The potential was held at -40 mV, and ICa-L was evoked by 150 ms, accompanied by 0 mV square-wave depolarizing pluses. The stimulation program of current density-voltage curve was as follows: under a Vh of -40 mV, the Vs was stimulated from -40 mV to +50 mV by a step of 10 mV with a 250 ms duration, and a 0.2 Hz stimulation frequency.
3. For recording Ito, the external solution was composed of the following, in mM: NaCl 137, KCl 5.4, CaCl2 1.8, MgCl2 1.0, NaH2PO4 0.33, HEPES 10, Glucose 10, CdCl2 0.3, pH t7.35 with NaOH.the internal solution was composed of the following, in mM: KCl 140、MgCl2 1.0、K2ATP 5.0、EGTA 10、HEPES 5,pH 7.3 with KOH.
The potential was held at -90 mV, Ito was evoked by 20 ms, 50 mV square-wave depolarizing pluses. The stimulation program of current density-voltage curve was: under a Vh of -90 mV, and INa was eliminated by 20 ms, with -40 mV depolarizing pluses; the Vs was stimulated from -40 mV to +50 mV by a step of 10 mV with a 400 ms duration and a 0.2 Hz stimulation frequency.
A control curve of I-V was collected before drug perfusion (T0).
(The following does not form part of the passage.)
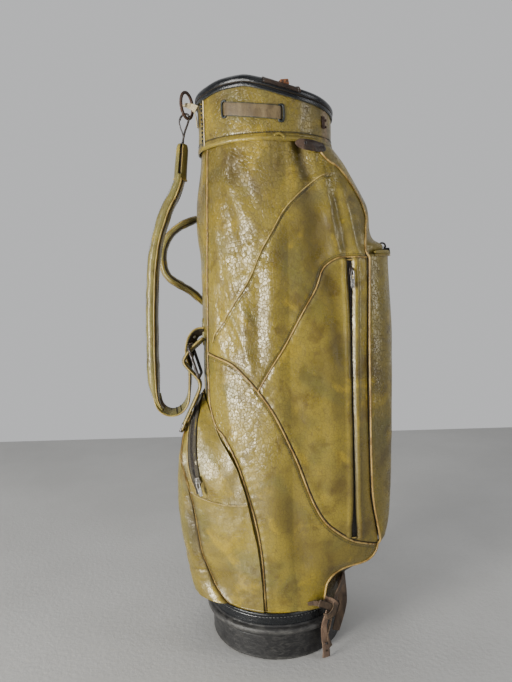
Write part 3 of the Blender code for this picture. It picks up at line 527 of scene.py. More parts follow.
def leather(name, pale, mid, dark, pebble=0.0050, depth=1.0, shine=0.29, patches=0.10):
    """Pebbled leatherette: flat-topped cells, each tipped its own way, with fine cracks between them
    darkened as painted shade, mottled by age. The wear attribute bares the pinkish backing, the shade
    attribute is painted shade for hollows, seams and edges and over the upper bag and the cuff, and
    smooth flattens the pebbles."""
    look = Look(name)
    worn = look.attribute("wear")
    shade = look.attribute("shade")
    smooth = look.attribute("smooth")
    squeezed = {"Vector": look.warped(0.014, 0.0040), "Scale": (1, 1, 0.88)}
    place = look.add("ShaderNodeMapping", squeezed).outputs[0]
    cell = look.cells(pebble, "DISTANCE_TO_EDGE", place)
    crack = look.span(cell, 0.0, 0.085)
    dome = look.span(cell, 0.0, 0.45)
    tip = look.facets(pebble, place)
    small = look.cells(pebble * 0.40, "SMOOTH_F1", look.warped(0.004, 0.0012), 0.4)
    fine = look.noise(0.0012, 3.0, 0.6)
    big = look.noise(patches, 3.0, 0.5, 0.6)
    blotch = look.noise(patches * 0.36, 4.0, 0.60, 0.5)
    speck = look.noise(0.0045, 4.0, 0.65)
    green = look.noise(patches * 0.8, 2.0, 0.5, 0.3, look.warped(0.08, 0.05))
    golden = look.noise(patches * 0.50, 3.0, 0.55, 0.4, look.warped(0.11, 0.07))
    colour = look.mix(look.span(big, 0.40, 0.60), mid, pale)
    colour = look.mix(look.span(green, 0.52, 0.68, 0.0, 0.60), colour, (0.112, 0.104, 0.027))
    colour = look.mix(look.span(golden, 0.55, 0.68, 0.0, 0.75), colour, (0.310, 0.218, 0.014))
    colour = look.mix(look.times(look.span(blotch, 0.50, 0.70), 0.58), colour, dark)
    colour = look.mix(look.times(look.span(speck, 0.50, 0.74), 0.20), colour, pale)
    # painted shade: darker in the cracks between the pebbles, and wherever the shade attribute is set
    colour = look.mix(look.times(look.span(crack, 1.0, 0.0), 0.45), colour, dark)
    colour = look.mix(look.times(shade, 0.88), colour, tuple(0.40 * v for v in dark))
    scuff = look.span(look.noise(0.006, 6.0, 0.7, 0.4), 0.30, 0.62)
    bared = look.span(look.add_up(worn, look.times(scuff, worn)), 0.45, 1.15)
    colour = look.mix(bared, colour, (0.215, 0.148, 0.082))
    gloss = look.span(look.noise(0.030, 3.0, 0.5), 0.3, 0.7, shine - 0.04, shine + 0.10)
    rough = look.add_up(gloss, look.span(crack, 1.0, 0.0, 0.0, 0.25))
    rough = look.add_up(rough, look.times(bared, 0.22))
    flat = look.span(smooth, 0.0, 1.0, 1.0, 0.22)
    height = look.add_up(look.times(crack, 0.00020 * depth), look.times(dome, 0.00009 * depth))
    height = look.add_up(height, look.times(tip, 0.15 * depth))
    height = look.times(height, flat)
    height = look.add_up(height, look.times(small, 0.00006 * depth))
    height = look.add_up(height, look.times(fine, 0.00005 * depth))
    return look.finish(colour, rough, look.bump(height, 1.0), Specular_IOR_Level=0.72,
                       Specular_Tint=(1.0, 0.93, 0.74, 1.0))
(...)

Then 100 umol/L bupivacaine and the mixture of 100 umol/L bupivacaine and 0.15 μg/ml epinephrine were added into the reservoirs respectively from superfusion systerm (DADVC-8PP,ALA SCIENTIFIC, USA). The DAD-VC systems go out with a Micromanifold consisting of 8 tubes of polyamide coated quartz glass of 100 um ID. The Micromanifold enables up to 8 solutions from the reservoirs to flow into a small common space of less than 1ul. The Micromanifold with a micromanipulator can easily be moved around the cell preparation and pointed at the target cell. The user must be careful to aim the output so that it completely bathes the cell under study. So during the study there is no motion of the output tip to be dealt with and there is no need to have all the solutions flowing out and contaminating the preparation solution during an experiment. After the cell surface perfusion with 100 μmol/L bupivacaine for 10 seconds. The peak current and I-V curve were recorded (T1). The microperfusion tube was then swithed by another reservoir prefilled with 100 μmol/L bupivacaine and 0.15 ug/ml epinephrine after the model was successfully made by 100 μmol/L bupivacaine. The peak current and I-V curve were then recorded at the time (T2) when the cells’ surface were perfusion with 100 μmol/L bupivacaine and 0.15 ug/ml epinephrine for 10 seconds.
To eliminate the error among cells, the size of the ion currents was represented by the current density, which was the ratio of current intensity and cell membrane capacitance (pA/pF). Data were stored in the hard disk for the measurement and analysis. Raw current data were analyzed and measured by pulse 8.0.